Families do not enter our indoor or fenced outdoor environments, so arrival occurs at our play yard gate entrance. We continue to use our covered porch for afternoon snack and departure. Even more of our day is spent outdoors, eating breakfast outside, and when we are indoors keeping the doors open with screens so fresh air can flow through the inside. We still use our indoor space as it is needed for toileting, diapering and handwashing in the most sanitary way we can provide.
During our closure in the spring, our play yard became what we could offer our families on an individual basis by appointment so they could still have an outdoor experience at the Cottage. Public parks and playgrounds were closed and with home confinement for many, our families were eager for the change of scenery for their toddlers and preschoolers. We diligently sanitized the tricycles, shovels, pails, and even the plastic dinosaurs we staged for a hunt for each family when they arrived. Chalk was also put out to give each visiting family a chance to leave a message or at least their mark, for continued contact with each other, during this extended period of isolation. We offered provocations for each family of activities to try and natural items and wildlife to look for around the yard to encourage the families to explore all parts of our Outdoor Classroom. For those that were graduating from our program without our usual rituals, it gave them and their families one last visit at the Cottage to say a proper good-bye to a place they had been for up to several years and to us as teachers, albeit masked and at a 12-foot distance. We got a lot of positive feedback from families that visited the yard and comments on how it helped the children stay connected to our program and many exciting observations
We also used our closure for repairs and projects in our outdoor space, redoing our sound/play platform, adding steering wheels for dramatic play and cleaning and organizing materials.

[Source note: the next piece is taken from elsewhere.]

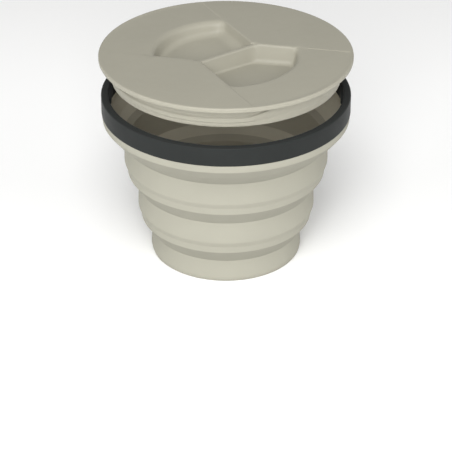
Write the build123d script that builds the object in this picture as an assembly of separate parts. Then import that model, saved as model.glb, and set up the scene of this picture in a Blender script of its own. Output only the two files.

Upon reopening one of the first projects we involved the children in was helping to build a raised garden bed. Our local Partnership for Children donated and delivered the 3 Sisters’ Seeds Combo. Our tomatoes of 2019 planted in the hay bales left from fall play grew so tall they ran into the pine trees and this year the pole beans followed suit, being at least 10 feet tall. Our herbs survived the winter, and we added some new ones to the mix. Their aromas as well as the honeysuckle’s persuaded the children to make teas and mint-infused water.
We also have continued our routine of never missing outdoor playtime despite the hurricane and tropical storm season bringing us many days of torrential rains. Thanks to our Muddy Buddies and no threatening weather in our immediate vicinity we have faithfully continued our 15-year tradition.
Despite our in-town location we continue to have wildlife guests to our play area and this September proved to be our most disconcerting. Squirrels, chipmunks, birds, frogs, lizards, and insects are always our constant companions on the play yard. And deer come through, although they stay outside of the fence, but enjoy the pear and apple trees adjacent to our play space. We have on more than one occasion seen a newborn fawn either in our grass or the woods adjacent to the fence, left for safekeeping while the doe was hunting for food. And our resident groundhog once gave birth to two babies who had no trouble coming under our fence and eating our planted sunflowers.
This September we noticed on a Monday morning that two of our log stumps placed around our sandpit had been shredded to bits with some of the larger pieces tossed or flung onto the tarp that covers the sandpit. We also noticed that our one squash of considerable size was gone as well as a peach that had been growing very high up on our ornamental peach tree. After one of our teachers did some internet investigation and had contact with a person with an MS in Forestry the conclusion was it must have been a BEAR! We checked with the county and there have been sightings. We were also told that since this is hibernation prep time bears are really looking for food, and the ants that had made a home in two of our logs are one of their prime treats. And there were no ants left with the log remains. Upon further investigation, we discovered a paw print and a place on the back fence where it looked like the top of the chain-link had been pushed down a small bit where the fence was climbed, and dirt remains. It’s been a tumultuous but exciting year in the Nature Explore Outdoor Classroom at Estes Children’s Cottage.